● **YOUR INSTRUCTIONS**
Lift every line from the entries that includes the word "with".

Stored data

# # # # #

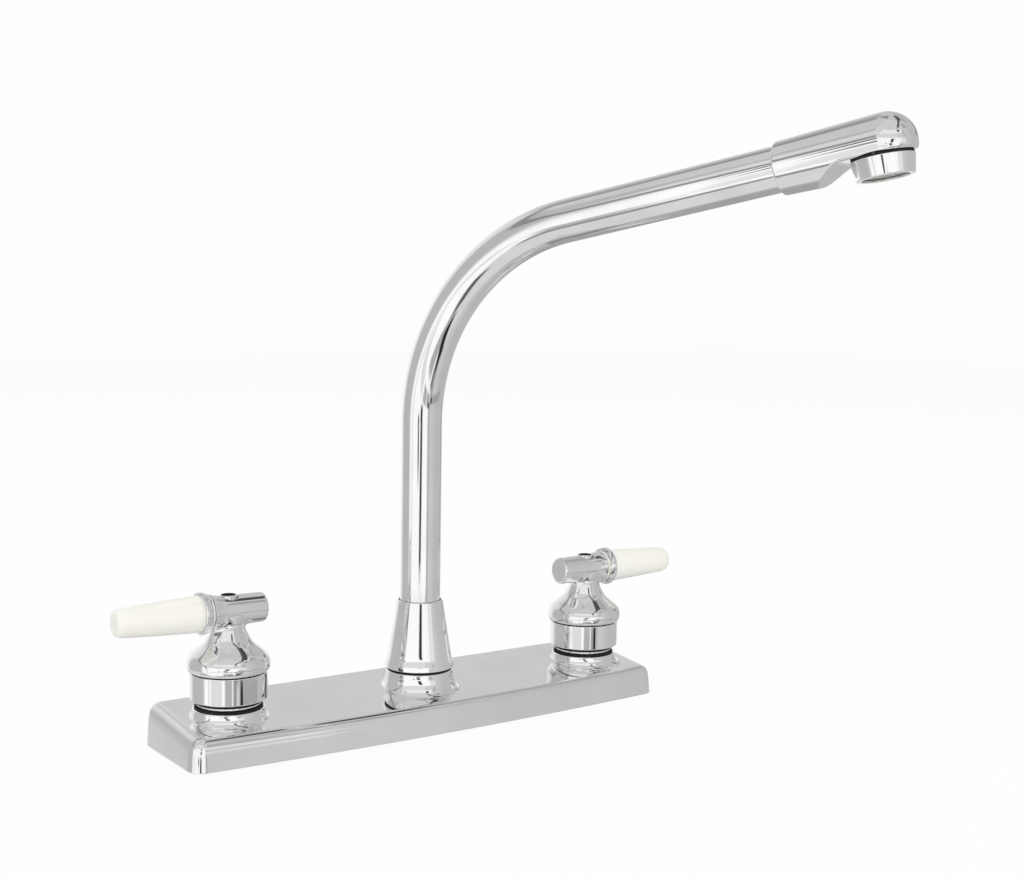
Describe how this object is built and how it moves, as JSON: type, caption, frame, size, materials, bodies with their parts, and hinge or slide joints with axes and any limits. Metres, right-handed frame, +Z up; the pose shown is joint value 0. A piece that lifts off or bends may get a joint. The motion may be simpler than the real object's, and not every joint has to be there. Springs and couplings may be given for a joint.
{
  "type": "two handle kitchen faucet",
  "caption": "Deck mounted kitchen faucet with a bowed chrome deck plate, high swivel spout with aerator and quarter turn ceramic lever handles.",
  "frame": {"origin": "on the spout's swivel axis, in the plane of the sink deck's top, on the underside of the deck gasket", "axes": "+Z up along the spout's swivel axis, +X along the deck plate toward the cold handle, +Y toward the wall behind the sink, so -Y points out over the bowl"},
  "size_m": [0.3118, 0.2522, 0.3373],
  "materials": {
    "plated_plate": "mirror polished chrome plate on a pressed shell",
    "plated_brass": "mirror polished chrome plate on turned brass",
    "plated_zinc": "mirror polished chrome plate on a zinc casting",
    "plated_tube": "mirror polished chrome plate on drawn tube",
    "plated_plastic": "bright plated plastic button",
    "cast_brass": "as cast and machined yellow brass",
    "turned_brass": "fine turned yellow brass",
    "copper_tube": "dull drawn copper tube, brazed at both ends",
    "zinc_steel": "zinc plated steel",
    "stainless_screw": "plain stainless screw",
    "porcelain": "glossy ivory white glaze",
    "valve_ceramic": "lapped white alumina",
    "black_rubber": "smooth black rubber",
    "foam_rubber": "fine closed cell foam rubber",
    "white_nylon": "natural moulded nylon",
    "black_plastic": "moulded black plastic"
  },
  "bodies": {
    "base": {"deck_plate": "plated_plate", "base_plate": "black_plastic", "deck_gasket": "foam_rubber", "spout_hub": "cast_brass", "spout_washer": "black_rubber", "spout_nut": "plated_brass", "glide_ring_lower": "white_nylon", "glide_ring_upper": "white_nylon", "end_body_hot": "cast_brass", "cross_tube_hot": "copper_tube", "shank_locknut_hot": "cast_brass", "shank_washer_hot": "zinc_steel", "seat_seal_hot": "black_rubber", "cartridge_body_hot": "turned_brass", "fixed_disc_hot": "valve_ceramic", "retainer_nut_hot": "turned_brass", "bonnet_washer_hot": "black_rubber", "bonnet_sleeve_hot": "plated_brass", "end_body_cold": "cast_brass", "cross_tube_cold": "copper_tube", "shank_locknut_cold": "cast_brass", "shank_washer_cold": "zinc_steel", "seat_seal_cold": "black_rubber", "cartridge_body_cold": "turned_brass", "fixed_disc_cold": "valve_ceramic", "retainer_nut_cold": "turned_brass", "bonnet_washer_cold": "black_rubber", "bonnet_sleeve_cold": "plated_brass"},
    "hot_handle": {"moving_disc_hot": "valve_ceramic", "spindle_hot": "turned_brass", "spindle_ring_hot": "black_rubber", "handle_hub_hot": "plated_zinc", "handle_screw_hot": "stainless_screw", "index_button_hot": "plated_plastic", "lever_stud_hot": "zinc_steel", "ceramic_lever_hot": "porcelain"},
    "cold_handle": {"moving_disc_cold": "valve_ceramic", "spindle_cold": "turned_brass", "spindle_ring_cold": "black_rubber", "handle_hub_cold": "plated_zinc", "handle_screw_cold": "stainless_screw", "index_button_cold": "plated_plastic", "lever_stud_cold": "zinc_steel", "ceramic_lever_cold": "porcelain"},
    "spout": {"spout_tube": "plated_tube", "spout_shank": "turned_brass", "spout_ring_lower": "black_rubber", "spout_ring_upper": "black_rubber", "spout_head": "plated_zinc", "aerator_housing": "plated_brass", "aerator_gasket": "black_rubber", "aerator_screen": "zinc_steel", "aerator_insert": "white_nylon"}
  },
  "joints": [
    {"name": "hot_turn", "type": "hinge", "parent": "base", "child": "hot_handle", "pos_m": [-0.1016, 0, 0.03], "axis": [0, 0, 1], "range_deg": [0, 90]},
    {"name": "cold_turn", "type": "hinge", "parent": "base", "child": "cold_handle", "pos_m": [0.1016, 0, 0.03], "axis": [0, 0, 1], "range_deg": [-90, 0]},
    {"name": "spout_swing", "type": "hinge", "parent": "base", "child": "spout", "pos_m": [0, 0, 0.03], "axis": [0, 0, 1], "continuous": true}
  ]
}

# # # # #

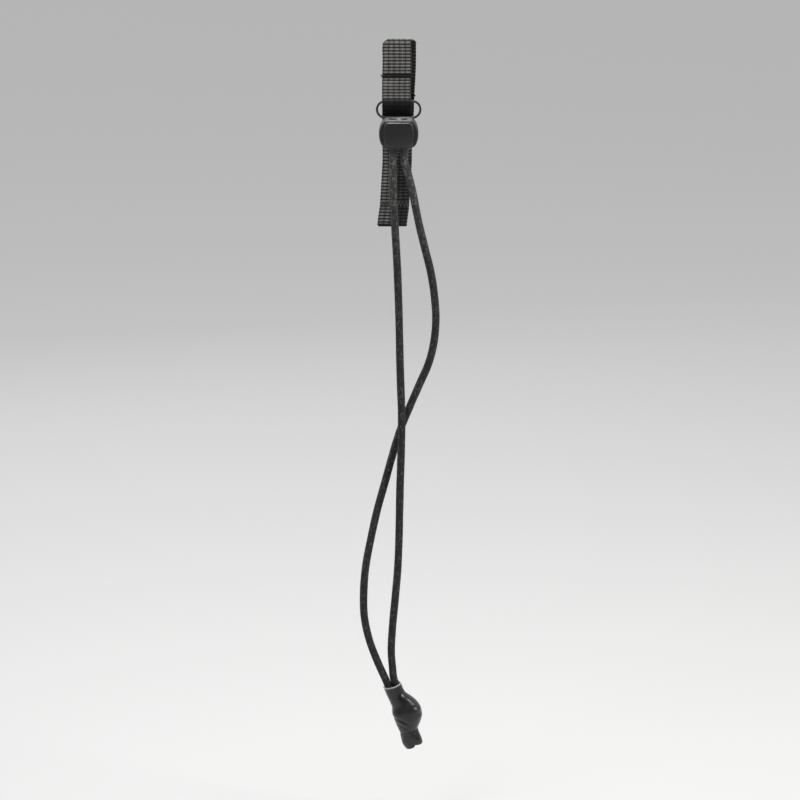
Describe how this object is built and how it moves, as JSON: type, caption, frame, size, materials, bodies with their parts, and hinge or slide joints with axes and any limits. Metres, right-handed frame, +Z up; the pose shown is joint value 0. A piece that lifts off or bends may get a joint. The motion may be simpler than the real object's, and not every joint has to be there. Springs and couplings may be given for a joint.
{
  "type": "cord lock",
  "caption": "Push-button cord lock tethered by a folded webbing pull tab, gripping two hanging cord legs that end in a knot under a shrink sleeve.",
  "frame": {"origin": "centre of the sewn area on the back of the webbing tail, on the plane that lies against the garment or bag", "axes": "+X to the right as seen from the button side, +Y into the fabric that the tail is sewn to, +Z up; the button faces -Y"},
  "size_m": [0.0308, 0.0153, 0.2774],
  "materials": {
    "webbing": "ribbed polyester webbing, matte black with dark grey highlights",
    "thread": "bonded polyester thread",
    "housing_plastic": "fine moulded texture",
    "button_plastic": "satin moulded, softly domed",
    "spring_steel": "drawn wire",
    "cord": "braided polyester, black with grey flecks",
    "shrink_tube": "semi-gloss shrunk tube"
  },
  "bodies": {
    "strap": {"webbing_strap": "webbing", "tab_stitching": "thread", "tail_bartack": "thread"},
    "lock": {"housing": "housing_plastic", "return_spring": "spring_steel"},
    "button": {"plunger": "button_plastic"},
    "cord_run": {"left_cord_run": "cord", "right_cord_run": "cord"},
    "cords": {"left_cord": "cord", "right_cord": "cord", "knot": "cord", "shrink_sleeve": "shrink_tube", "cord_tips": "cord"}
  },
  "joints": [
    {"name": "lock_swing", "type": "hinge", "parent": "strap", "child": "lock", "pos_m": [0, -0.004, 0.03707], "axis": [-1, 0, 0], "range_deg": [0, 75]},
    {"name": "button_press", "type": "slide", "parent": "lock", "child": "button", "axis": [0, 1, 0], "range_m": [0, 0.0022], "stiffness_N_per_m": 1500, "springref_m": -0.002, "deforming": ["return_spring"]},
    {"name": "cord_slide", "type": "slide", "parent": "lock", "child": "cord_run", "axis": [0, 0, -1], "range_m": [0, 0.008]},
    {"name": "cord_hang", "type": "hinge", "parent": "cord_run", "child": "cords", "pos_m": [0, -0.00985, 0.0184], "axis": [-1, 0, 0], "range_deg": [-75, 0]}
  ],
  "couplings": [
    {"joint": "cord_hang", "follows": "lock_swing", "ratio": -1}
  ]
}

# # # # #

● **TASK SOLUTION**
Describe how this object is built and how it moves, as JSON: type, caption, frame, size, materials, bodies with their parts, and hinge or slide joints with axes and any limits. Metres, right-handed frame, +Z up; the pose shown is joint value 0. A piece that lifts off or bends may get a joint. The motion may be simpler than the real object's, and not every joint has to be there. Springs and couplings may be given for a joint.
  "caption": "Deck mounted kitchen faucet with a bowed chrome deck plate, high swivel spout with aerator and quarter turn ceramic lever handles.",
Describe how this object is built and how it moves, as JSON: type, caption, frame, size, materials, bodies with their parts, and hinge or slide joints with axes and any limits. Metres, right-handed frame, +Z up; the pose shown is joint value 0. A piece that lifts off or bends may get a joint. The motion may be simpler than the real object's, and not every joint has to be there. Springs and couplings may be given for a joint.
    "webbing": "ribbed polyester webbing, matte black with dark grey highlights",
    "cord": "braided polyester, black with grey flecks",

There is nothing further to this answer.